I have to fetch major and minor version combined together as one number in bash script.

For example: From 'Python 3.10.2', I need 310

sed 's/.* \([0-9]\).\([0-9]\).*/\1\2/' works perfectly when the minor version is single digit and it fails when it is double digit. Hence, i tried sed -E 's/.* \([0-9]+\).\([0-9]+\).*/\1\2/'. But this throws an error

for example: echo "Python 3.10.2" | sed -E 's/.* \([0-9]+\).\([0-9]+\).*/\1\2/' results in an error

As a workaround, i am using echo "Python 3.10.2" | grep -Eo '[0-9]+.[0-9]+' | sed s/[.]//g

Is there a way to get what i need in one sed without using grep like how i am doing currently?

Thanks,

Strive

Answer 1

You're probably getting an error message about \1 and \2 not being available/populated since in this code:

echo "Python 3.10.2" | sed -E 's/.* \([0-9]+\).\([0-9]+\).*/\1\2/'

you're escaping the ( and ) that would populate those cap[ture groups.
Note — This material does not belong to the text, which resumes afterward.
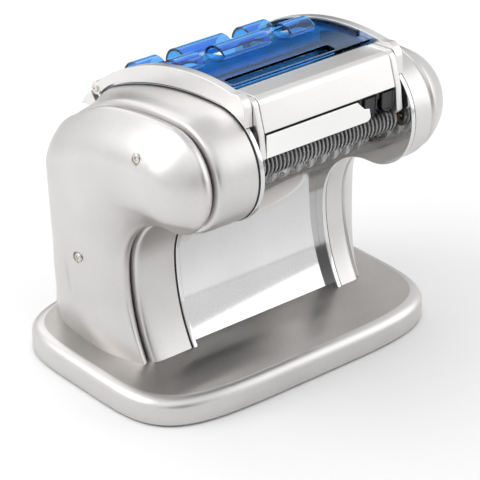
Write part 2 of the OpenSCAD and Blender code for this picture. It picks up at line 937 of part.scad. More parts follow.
// slot with rounded corners through which the dough goes in
module feed_slot() {
    translate([feed_x0, feed_y0, 250])
        linear_extrude(height = 20)
            union() {
                translate([3, 0])
                    square([feed_length - 6, feed_width]);
                translate([0, 3])
                    square([feed_length, feed_width - 6]);
                for (x = [3, feed_length - 3])
                    for (y = [3, feed_width - 3])
                        translate([x, y])
                            circle(r = 3);
            }
}

module clear_guard() {
    color([0.1, 0.4, 0.85, 0.5])
        union() {
            difference() {
                slab(guard_x0, guard_x1)
                    polygon(concat(
                        arc([guard_y, guard_z], panel_radius, 53.8, 93.5, 30),
                        arc([guard_y, guard_z], panel_radius - guard_wall, 93.5, 53.8, 30)));
                feed_slot();
                on_tubes(1)
                    tube_section(tube_radius - guard_wall, -1);
            }
            on_tubes(0)
                difference() {
                    tube_section(tube_radius, 0);
                    tube_section(tube_radius - guard_wall, -1);
                }
            for (x = [guard_x0, guard_x1 - 2])
                slab(x, x + 2)
                    polygon(concat(
                        arc([guard_y, guard_z], panel_radius + 3, 60, 90, 18),
                        arc([guard_y, guard_z], panel_radius - 3.4, 90, 60, 18)));
        }
}

module arm(x0, x1) {
    difference() {
        slab(x0, x1)
            union() {
                polygon(concat(
                    arc([guard_y, guard_z], guard_radius,
                        bearing(hinge_at, [guard_y, guard_z]) + 0.72, 97.2, 30),
                    arc([-81, 253.2], 12.4, 102, 185, 10),
                    arc([nose_y, nose_z], nose_radius + 2, 128, 90, 14),
                    arc([nose_y, roof_z], roof_radius + 2, 89, corner_angle, 10),
                    arc([corner_y, corner_z], corner_radius + 2, corner_angle - 4,
                        bearing(hinge_at, [corner_y, corner_z]) + 3.3, 8)));
                translate(hinge_at)
                    circle(r = 5.5);
            }
        rod(x0 - 1, x1 + 1, hinge_at, 2);
    }
}

module left_arm() {
    color([0.82, 0.81, 0.8])
        arm(left_x - 5, guard_x0);
}

module right_arm() {
    color([0.82, 0.81, 0.8])
        arm(guard_x1, right_x + 5);
}

module pivot_screws() {
    color([0.7, 0.7, 0.72])
        for (s = [0, 1])
            translate([s * (left_x + right_x), 0, 0])
                mirror([s, 0, 0])
                    difference() {
                        union() {
                            rod(left_x - 5, left_x + 9, hinge_at, 2);
                            rod(left_x - 6.4, left_x - 5, hinge_at, 3.6);
                        }
                        translate([left_x - 7, hinge_y - 3, hinge_z - 0.4])
                            cube([1.3, 6, 0.8]);
                    }
}

module hinge_brackets() {
    color([0.55, 0.55, 0.57])
        for (x = [left_x + 3.2, right_x - 9.2])
            difference() {
                slab(x, x + 6)
                    difference() {
                        translate(hinge_at) {
                            circle(r = 5.2);
                            polygon([[-5.1, 0], [5.1, 0], [6, -27], [-16, -7]]);
                        }
                        translate([corner_y, corner_z])
                            circle(r = corner_radius - 3);
                    }
                rod(x - 1, x + 7, hinge_at, 2 + shaft_play);
            }
}

module hinge_tips() {
    color([0.82, 0.81, 0.8])
        for (x = [left_x - 5, right_x - 1])
            slab(x, x + 6)
                difference() {
                    translate(hinge_at)
                        polygon([[7.4, -4.6], [14, -11.5], [20.5, -20.5], [12, -18.4], [-6, -21]]);
                    translate([corner_y, corner_z])
                        circle(r = corner_radius + rim);
                }
}

// ---- mains parts on the back of the left housing ----

mains_x = (left_edge + left_seam) / 2;

// puts children on the sloping back face at height z, with +Y pointing straight out of it
module on_back(z) {
    translate([mains_x, back_at(z), z])
        rotate([back_tilt, 0, 0])
            children();
}

module switch_frame() {
    color([0.07, 0.07, 0.07])
        on_back(120)
            difference() {
                union() {
                    translate([-10, 0, -14])
                        cube([20, 1.6, 28]);
                    translate([-7.9, -13, -11.9])
                        cube([15.8, 13.5, 23.8]);
                }
                translate([-6.5, -11.5, -10.5])
                    cube([13, 20, 21]);
                rod(-9, 9, [-5, 0], 1.55);
            }
}

// rocks on its own trunnions, drawn with its lower end pressed in
module switch_rocker() {
    color([0.5, 0.06, 0.05])
        on_back(120)
            translate([0, -5, 0])
                rotate([-8, 0, 0])
                    union() {
                        slab(-5.9, 5.9)
                            polygon([[-3, -4], [3, -9.2], [6.2, -9.2], [5, -4], [4.6, 0], [5, 4], [6.2, 9.2],
                                [3, 9.2], [-3, 4]]);
                        rod(-7.6, 7.6, [0, 0], 1.5);
                    }
}

module power_inlet() {
    color([0.07, 0.07, 0.07])
        on_back(58)
            difference() {
                union() {
                    translate([-11, 0, -8])
                        cube([22, 1.6, 16]);
                    translate([-8.9, -16, -5.9])
                        cube([17.8, 16.5, 11.8]);
                }
                plug_slot(3.4, 14);
            }
}

module plug_slot(r, deep) {
    for (x = [-3.6, 3.6])
        translate([x, 3, 0])
            rotate([90, 0, 0])
                cylinder(h = deep + 3, r = r);
    translate([-3.6, -deep, -r * 0.8])
        cube([7.2, deep + 3, r * 1.6]);
}

module inlet_pins() {
    color([0.78, 0.7, 0.4])
        on_back(58)
            for (x = [-3.6, 3.6])
                translate([x, -3, 0])
                    rotate([90, 0, 0])
                        cylinder(h = 11, r = 1.2);
}

base_shell();
base_cover();
feet();
foot_screws();
left_flange();
right_flange();
left_band();
right_band();
left_cover();
right_cover();
cover_screws();
chute();
rear_shell();
inner_wall();
tie_rods();
front_bar();
bar_cheeks();
tray();
rib_comb();
feed_guides();
bushes();
drive_roller();
drive_gears();
gauge_roller();
gauge_gear();
fine_front();
fine_rear();
broad_front();
broad_rear();
fine_front_gear();
fine_rear_gear();
broad_front_gear();
broad_rear_gear();
idler_gear();
second_gear();
third_gear();
gear_pins();
gearbox_plate();
posts();
motor_body();
motor_ring();
motor_shaft();
carriage();
slide_blocks();
gap_arm();
gap_cam();
knob_shaft();
knob();
setting_ring();
clear_guard();
left_arm();
right_arm();
pivot_screws();
hinge_brackets();
hinge_tips();
switch_frame();
switch_rocker();
power_inlet();
inlet_pins();
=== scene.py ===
import math

import bmesh
import bpy
from mathutils import Matrix, Vector


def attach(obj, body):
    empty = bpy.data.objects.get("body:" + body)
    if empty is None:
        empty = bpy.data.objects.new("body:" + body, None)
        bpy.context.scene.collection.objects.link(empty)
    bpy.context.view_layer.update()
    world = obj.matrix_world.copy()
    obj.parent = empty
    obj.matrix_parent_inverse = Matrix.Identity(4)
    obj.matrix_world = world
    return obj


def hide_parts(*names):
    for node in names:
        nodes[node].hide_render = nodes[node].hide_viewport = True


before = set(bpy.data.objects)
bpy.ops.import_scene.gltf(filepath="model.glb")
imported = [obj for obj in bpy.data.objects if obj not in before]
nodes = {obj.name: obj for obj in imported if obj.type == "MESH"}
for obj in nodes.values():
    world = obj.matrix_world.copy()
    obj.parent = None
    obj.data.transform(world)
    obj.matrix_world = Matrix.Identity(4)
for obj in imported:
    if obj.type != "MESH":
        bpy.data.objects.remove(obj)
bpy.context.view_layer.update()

# Electric pasta maker: satin body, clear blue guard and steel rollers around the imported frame.
mm = 0.001


def hexColour(code):
    # sRGB hex to the linear numbers that shaders use
    parts = [int(code[i:i + 2], 16) / 255 for i in (1, 3, 5)]
    return tuple(c / 12.92 if c <= 0.04045 else ((c + 0.055) / 1.055) ** 2.4 for c in parts) + (1.0,)


def addNode(tree, kind, settings=None, values=None, links=None):
    node = tree.nodes.new(kind)
    for name, value in (settings or {}).items():
        setattr(node, name, value)
    for name, value in (values or {}).items():
        node.inputs[name].default_value = value
    for name, source in (links or {}).items():
        tree.links.new(source, node.inputs[name])
    return node


cameraView = {
    "place": (-1.16057, -1.35928, 1.02603),  # metres
    "azimuth": -40.652,
    "elevation": 27.740,
    "roll": 0.427,
    "lens": 185.17,
}


def makeCamera():
    lens = bpy.data.cameras.new("camera")
    lens.lens = cameraView["lens"]
    lens.clip_end = 20
    camera = bpy.data.objects.new("camera", lens)
    bpy.context.scene.collection.objects.link(camera)
    turn = (Matrix.Rotation(math.radians(cameraView["azimuth"]), 4, "Z")
            @ Matrix.Rotation(math.radians(90 - cameraView["elevation"]), 4, "X")
            @ Matrix.Rotation(math.radians(cameraView["roll"]), 4, "Z"))
    camera.matrix_world = Matrix.Translation(cameraView["place"]) @ turn
    bpy.context.scene.camera = camera


makeCamera()
bpy.context.scene.view_settings.view_transform = "Standard"
print("camera ready")

finishes = {}
noiseSpan = (0.3, 0.7)  # noise values where the darkest and the lightest tone are reached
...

You need to escape them in BREs, but you're using EREs, courtesy of -E and so you have to leave them unescaped:

$ echo "Python 3.10.2" | sed -E 's/.* ([0-9]+).([0-9]+).*/\1\2/'
310

The . in the middle of the regexp should really be escaped as \.

Answer 2

This is probably what you want:

sed -E 's/^.+ |\.[0-9]*$|\.//g'

this removes everything from

1. the beginning uptil a space
2. the end after and including the last dot .
3. removes every dot . in between